Hoi,
It is nice to see impressive terms used like "cost benefit analysis"
only to find that there has been no such thing. It is also nice to
know that we all can individually sue them bastards.
It is also nice to know that the WMF does not need to care when the
Freedom is taken away from what used to be Free content. If anything
it is easy to argue that the WMF in order to achieve its goals has to
protect the Freedoms that are clearly written as being part of the
aims of the Foundation. You might consider it "only" a test case. But
you forget that by establishing jurisprudence it prevents people
taking increasingly more liberties from the Freedom that the GFDL aims
to protect. When this jurisprudence becomes anchored in the Chinese
legal system it is only the country with the highest number of
people.. apparantly that is not really relevant.

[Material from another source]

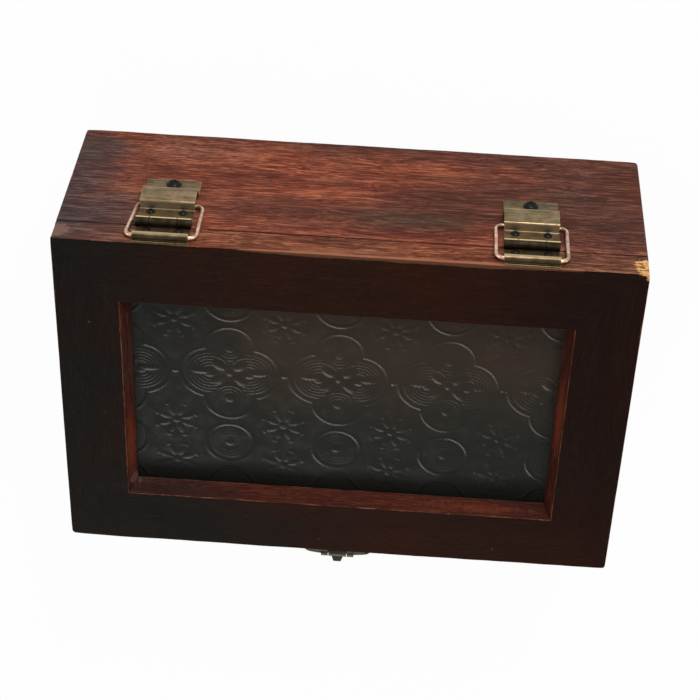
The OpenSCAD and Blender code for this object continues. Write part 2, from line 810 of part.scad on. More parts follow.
module clasp_hasp() {
    color(bronze) at_clasp() difference() {
        union() {
            rotate([90, 0, 0]) translate([0, 0, -tongue_out - hasp_t])
                linear_extrude(hasp_t) polygon(tongue_outline());
            translate([0, hasp_axis_out, -hasp_axis_down]) {
                rod_x(hasp_knuckle_r, hasp_knuckle_w);
                thumb_lift();
            }
        }
        translate([0, hasp_axis_out, -hasp_axis_down])
            rod_x(hasp_pin_r + run_play, hasp_w);
    }
}

module clasp_pin() {
    color(steel) at_clasp() translate([0, hasp_axis_out, -hasp_axis_down])
        rod_x(hasp_pin_r, hasp_knuckle_w + 2 * (side_knuckle_w + move_gap));
}

module clasp_catch_plate() {
    color(bronze) at_clasp() difference() {
        rounded_plate(catch_w, catch_top, catch_top + catch_h, 4, plate_t - 0.2);
        catch_screw_places() rod_y(leaf_hole_r, -through, plate_t + through);
        translate([0, 0, -stud_down]) rod_y(stud_d / 4 + hole_play, -through, plate_t + through);
    }
}

// Round stud: a domed button on the catch plate, with a shank in the wood
module clasp_stud() {
    seat = plate_t - 0.2;
    high = stud_out - seat;
    dome = 2.2 * stud_d / 2;
    color(bronze) at_clasp() translate([0, 0, -stud_down]) {
        intersection() {
            rod_y(stud_d / 2, seat, seat + high);
            translate([0, seat + high - dome, 0]) sphere(r = dome, $fn = 64);
        }
        rod_y(stud_d / 4, hole_play - stud_depth, seat + eps);
    }
}

module clasp_lid_screws() {
    color(blackened) at_clasp() clasp_lid_screw_places() small_screw(screw_seat);
}

module clasp_catch_screws() {
    color(blackened) at_clasp() catch_screw_places() small_screw(plate_t - 0.2);
}

front_wall();
back_wall();
left_wall();
right_wall();
base_panel();
base_brads();
lid_front_rail();
lid_back_rail();
lid_left_stile();
lid_right_stile();
glass_pane();
front_bead();
back_bead();
left_bead();
right_bead();
bead_pins();
left_body_leaf();
left_lid_leaf();
left_hinge_pin();
left_ring();
left_foot_screw();
left_body_leaf_screws();
left_lid_leaf_screws();
right_body_leaf();
right_lid_leaf();
right_hinge_pin();
right_ring();
right_foot_screw();
right_body_leaf_screws();
right_lid_leaf_screws();
clasp_lid_plate();
clasp_hasp();
clasp_pin();
clasp_catch_plate();
clasp_stud();
clasp_lid_screws();
clasp_catch_screws();
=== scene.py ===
"""Looks of the antique glove box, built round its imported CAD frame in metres."""

import logging
import math
from dataclasses import dataclass
from enum import Enum
from typing import Any, Callable, Sequence

import bmesh
import bpy
import numpy as np
from mathutils import Matrix, Vector, noise


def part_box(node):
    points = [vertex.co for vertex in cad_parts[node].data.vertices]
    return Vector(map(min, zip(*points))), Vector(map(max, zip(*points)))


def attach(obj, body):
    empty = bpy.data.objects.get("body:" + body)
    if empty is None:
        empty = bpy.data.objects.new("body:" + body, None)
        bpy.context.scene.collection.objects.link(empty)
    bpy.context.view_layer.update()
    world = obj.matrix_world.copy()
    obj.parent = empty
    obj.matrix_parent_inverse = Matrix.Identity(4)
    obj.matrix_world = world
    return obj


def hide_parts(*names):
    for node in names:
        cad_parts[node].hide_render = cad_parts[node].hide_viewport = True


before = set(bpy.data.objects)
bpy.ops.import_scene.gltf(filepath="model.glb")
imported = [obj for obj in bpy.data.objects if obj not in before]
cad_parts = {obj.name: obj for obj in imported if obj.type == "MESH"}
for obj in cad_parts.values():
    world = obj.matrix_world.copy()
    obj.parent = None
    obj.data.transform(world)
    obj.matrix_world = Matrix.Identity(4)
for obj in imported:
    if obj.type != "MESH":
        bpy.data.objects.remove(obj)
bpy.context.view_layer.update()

LOG = logging.getLogger("glove_box")
MM = 0.001

Colour = tuple[float, float, float]
Point2 = tuple[float, float]
Socket = bpy.types.NodeSocket


# ---- Overall sizes, read from the frame ----

BASE_LOW, BASE_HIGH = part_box("base_panel")
BACK_LOW, BACK_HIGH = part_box("back_wall")
SIDE_LOW, SIDE_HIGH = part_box("right_wall")
LID_LOW, LID_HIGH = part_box("lid_back_rail")
PANE_LOW, PANE_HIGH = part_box("glass_pane")

HALF_W = BACK_HIGH.x
HALF_D = BACK_HIGH.y
SEAM_Z = BACK_HIGH.z
TOP_Z = LID_HIGH.z
PANE_T = 3 * MM
GLASS_TOP = PANE_LOW.z + PANE_T
WALL_T = HALF_D - BACK_LOW.y
INNER_HALF_W = SIDE_LOW.x
LAP_Y = SIDE_HIGH.y
BASE_T = BASE_HIGH.z
PANEL_PLAY = 0.2 * MM
SIGHT_FRONT_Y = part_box("lid_front_rail")[1].y
SIGHT_BACK_Y = LID_LOW.y
SIGHT_X = HALF_W - (SIGHT_FRONT_Y + HALF_D)
REBATE_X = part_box("left_bead")[0].x
BACK_SHARE = (HALF_D - SIGHT_BACK_Y) / (HALF_D + SIGHT_FRONT_Y)
SPLAY_RUN = 3.4 * MM
SPLAY_ARRIS = 0.8 * MM
EASE = 0.2 * MM

PIN_LOW, PIN_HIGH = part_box("left_hinge_pin")
PIN_Y = (PIN_LOW.y + PIN_HIGH.y) / 2
PIN_Z = (PIN_LOW.z + PIN_HIGH.z) / 2
WIRE_R = 0.9 * MM
BARREL_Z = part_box("left_ring")[1].z - WIRE_R
FOOT_LOW_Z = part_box("left_body_leaf")[0].z
BRIDGE_LOW = FOOT_LOW_Z + 12.8 * MM
BRIDGE_HIGH = FOOT_LOW_Z + 23.1 * MM
HEAD_SINK = 0.3 * MM

STATION_PITCH = 2.5 * MM
ON_SIDE = 1 * MM
ON_TOP = 0.3 * MM
TOUCH = 1e-6
CUT_REACH = 1e-7
SQUARE_ON = 0.9


def screw_places() -> list[tuple[Vector, float]]:
    """Outer centres and radii of the heads of the hinge screws."""
    found = []
    for side in ("left", "right"):
        for part in ("foot_screw", "body_leaf_screws", "lid_leaf_screws"):
            low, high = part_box(f"{side}_{part}")
            radius = (high.z - low.z) / 2
            middle = (low.z + high.z) / 2
            for x in sorted({round(low.x + radius, 6), round(high.x - radius, 6)}):
                found.append((Vector((x, high.y - HEAD_SINK, middle)), radius))
    return found


SCREW_PLACES = screw_places()


class Axis(Enum):
    """Direction that the grain of a piece of wood runs in."""

    X = "x"
    Y = "y"


# ---- Materials ----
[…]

Please do not use big terms that have meaning next time.
Thanks,
GerardM
On 6/3/06, Anthony DiPierro <wikilegal(a)inbox.org> wrote:
On 6/3/06, Gerard Meijssen
<gerard.meijssen(a)gmail.com> wrote:
Anthony DiPierro wrote:
But I don't think it's worth the
Wikimedia Foundation spending its
time or money on, from a cost/benefit analysis. In fact, I think it's
questionable whether or not it would be beneficial at all to sue Baidu
over this. The only thing I see them doing *really* harmful is that
they're censoring content, and this is perfectly legal under the terms
of the GFDL anyway (I suppose Wikipedia could add an invariant section
ranting about Chinese censorship, but it's not going to happen).
Anthony
Hoi,
Please tell me how you arrive at your conclusion. What do you consider
the costs, how did you quantify them.
The costs are mostly legal fees or the time spent by volunteers giving
legal advice (which could be used elsewhere). Just to quantify them
more exactly would require enough cost to me that it isn't worth it.
If you've know a lawyer willing to give an estimate as to how much
it'd cost to successfully win a copyright infringement lawsuit against
Baidu, I for one would love to hear it.
Hell, if you're one of those thousands of people whose copyright is
being infringed, you're free to enter into a lawsuit yourself.
What are the expected benefits,
are they economical, political or of another nature, how did you
quantify them.
As I've said, I don't really see much of any benefit in suing Baidu.
I suppose it'd be a test case for the GFDL. But if that's all you
want there are plenty of other companies which would be a lot easier
to sue.
The purpose of the Wikimedia Foundation is to write and distribute
free content, not to stop other people from distributing mostly free
content with a copyright notice attached to it.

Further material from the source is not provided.